終於,在魏無羨的不懈努力下,那團怨氣徹底凝聚成了一顆散發著詭異光芒的金丹。金丹表麵流轉著絲絲縷縷的黑色氣流,與尋常金丹的純淨靈力光芒截然不同,但卻同樣蘊含著磅礴的力量。
魏無羨緩緩睜開雙眼,眼中滿是疲憊卻又帶著成功的喜悅。他輕輕吐出一口濁氣,感受著丹田處那股新生的力量,心中感慨萬千。
魏逸見狀,連忙上前,關切地問道:“爹爹,你怎麼樣?還好嗎?”
魏無羨笑著拍了拍魏逸的肩膀,“放心,爹爹沒事。這次能成功結丹,多虧了你在一旁護法,讓爹爹能安心嘗試。”
“那爹爹現在應該再次用劍了吧。”
魏無羨自儲物袋中拿出隨便,劍身微涼,貼在掌心竟微微震顫,像是久彆重逢的老友在訴說思念。他指尖輕撫過劍脊上的紋路,當年練劍的光景恍若昨日,隻是那時的少年意氣,早已被歲月磨出了幾分沉澱。
他拔出隨便,心中滿是興奮,劍花閃爍,如銀龍在怨氣環繞中穿梭。魏無羨身形靈動,每一招每一式都蘊含著怨氣金丹賦予的強大力量。隻見他劍指之處,周圍的空氣仿佛被利刃切割,發出“嘶嘶”聲響,地麵上更是被劍氣劃出一道道深深的溝壑。

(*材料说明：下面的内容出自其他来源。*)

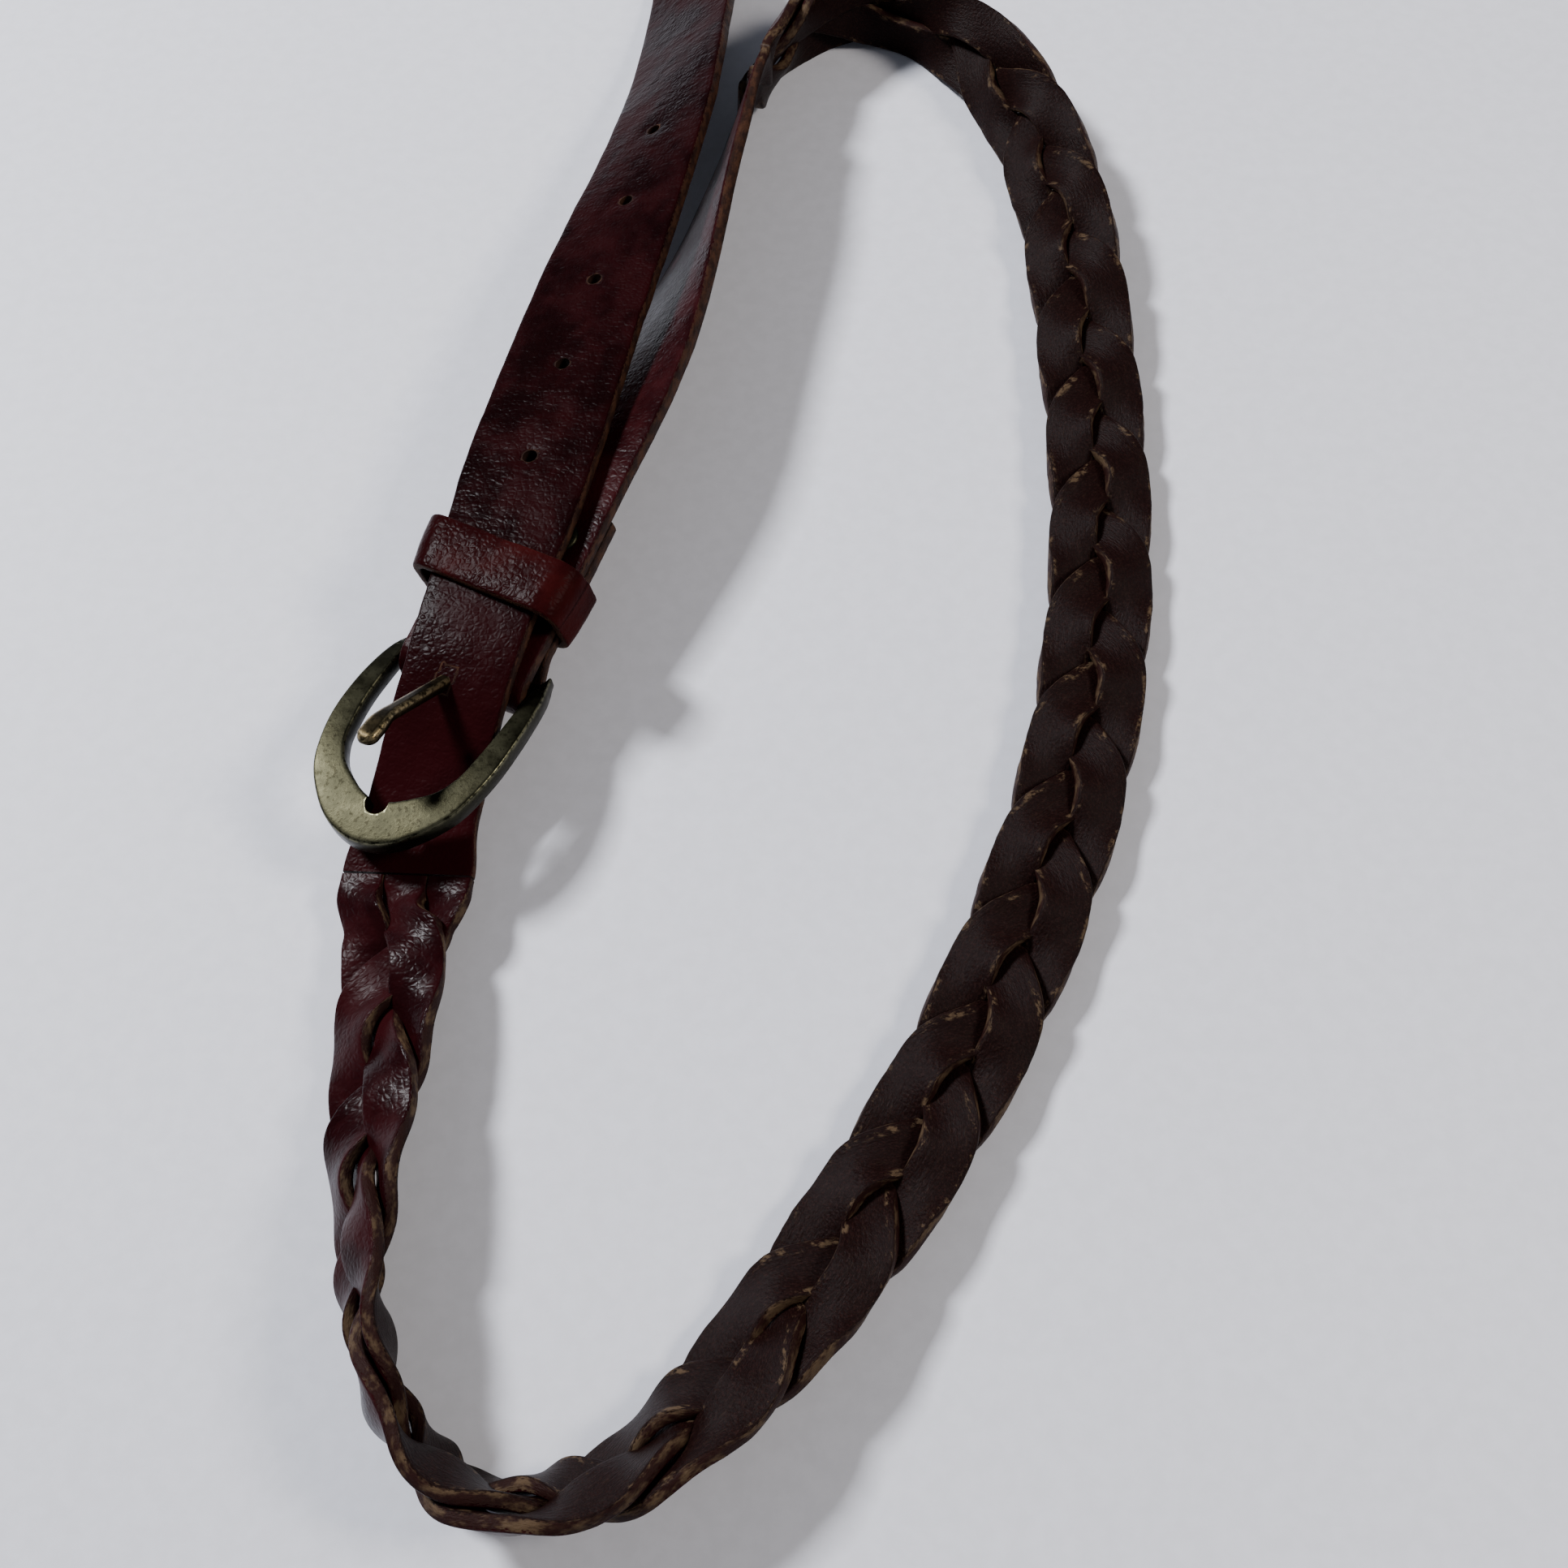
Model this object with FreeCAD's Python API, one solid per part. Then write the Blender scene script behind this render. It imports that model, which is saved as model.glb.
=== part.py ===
"""Plaited leather belt, buckled into a loop and lying on a flat surface.

Millimetres. X is right, Y is away, Z is up; the belt rests on z = 0 with the origin under
the middle of its overall box. The belt is described along one route that starts above the
buckle bar, runs through the keeper, the plait and the whole loop, and comes back over the
bar, through the frame and the keeper to the rounded tip.
"""
import FreeCAD, Part
import math
import os

V = FreeCAD.Vector

# ---- driving dimensions ------------------------------------------------------------------
MIDDLE = V(-5.25, 55.18, -0.26)     # middle of the belt's box in route coordinates

STRAP_WIDTH = 28.6               # 1-1/8 inch strap
STRAP_THICK = 3.0
SLIT_WIDTH = 26.4                # strap width where the slits begin
THROAT_WIDTH = 22.4              # the tip strap is drawn in where it passes the frame
BUCKLE_SLIT = 172.0              # route station where the slits begin, buckle side
TIP_SLIT = 766.0                 # route station where the slits end, tip side
TIP_END = 1047.0
TIP_ROUND = 17.0
STRAND_WIDTH = 8.7
STRAND_THICK = 2.5
LANE = 8.85                      # spacing of the three strands at the slits

PLAIT_PITCH = 78.6
PLAIT_REACH = 7.0                # how far a strand swings to each side
PLAIT_ORIGIN = 739.4
PLAIT_EASE = (0.392, 282.0, 110.0)   # turns let out, from this station, over this length

FIRST_HOLE = 807.0
HOLE_PITCH = 25.4
HOLE_COUNT = 7
HOLE_RADIUS = 1.6

BAR_RADIUS = 2.0
BAR_CLEARANCE = 0.1
FOLD_LENGTH = 40.0
FOLD_SLOT = 4.0
RIVET_STATION = 32.0
RIVET_SPREAD = 7.0
SHANK_RADIUS = 1.6
RIVET_HEAD = 4.0
RIVET_CAP = 3.6
RIVET_PLATE = 0.9

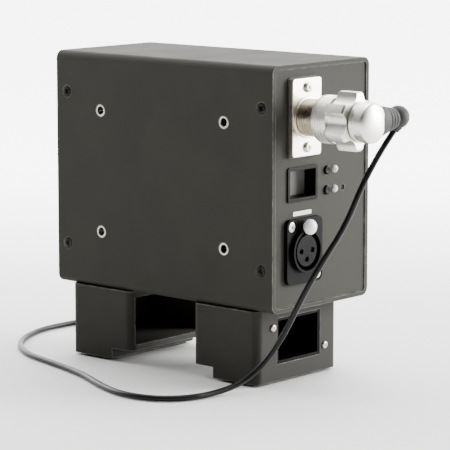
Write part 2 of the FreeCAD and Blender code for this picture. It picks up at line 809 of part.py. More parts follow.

魏逸起了興致,拔出了流雲劍,“阿爹,我們比比一下吧。”
“好啊。我倒要看看阿逸的實力如何。”
魏無羨話音未落,魏逸已提劍上前。流雲劍通體瑩白,劍身流轉著淡淡的靈光,與隨便的沉斂截然不同。他足尖一點,身形如柳絮般飄起,劍尖直指魏無羨肩頭,招式靈動輕快,竟有幾分藍氏劍法的影子,又帶著少年人獨有的銳氣。
“來得好!”魏無羨眼底笑意更盛,手腕翻轉,隨便在身前劃出一道圓弧,穩穩架住流雲劍。兩劍相擊,發出清脆的鳴響,震得周圍的落葉紛紛揚揚。
魏逸卻毫不含糊,劍招陡然加快,流雲劍如驟雨般落下,招招緊逼。他顯然對魏無羨的劍法極為熟悉,總能在毫厘之間避開要害,卻又精準地攻向破綻之處。
魏無羨心中微訝,這孩子的劍法路數,竟像是把自己和藍忘機的招式糅合在了一起,既有他的灑脫,又有藍氏的嚴謹。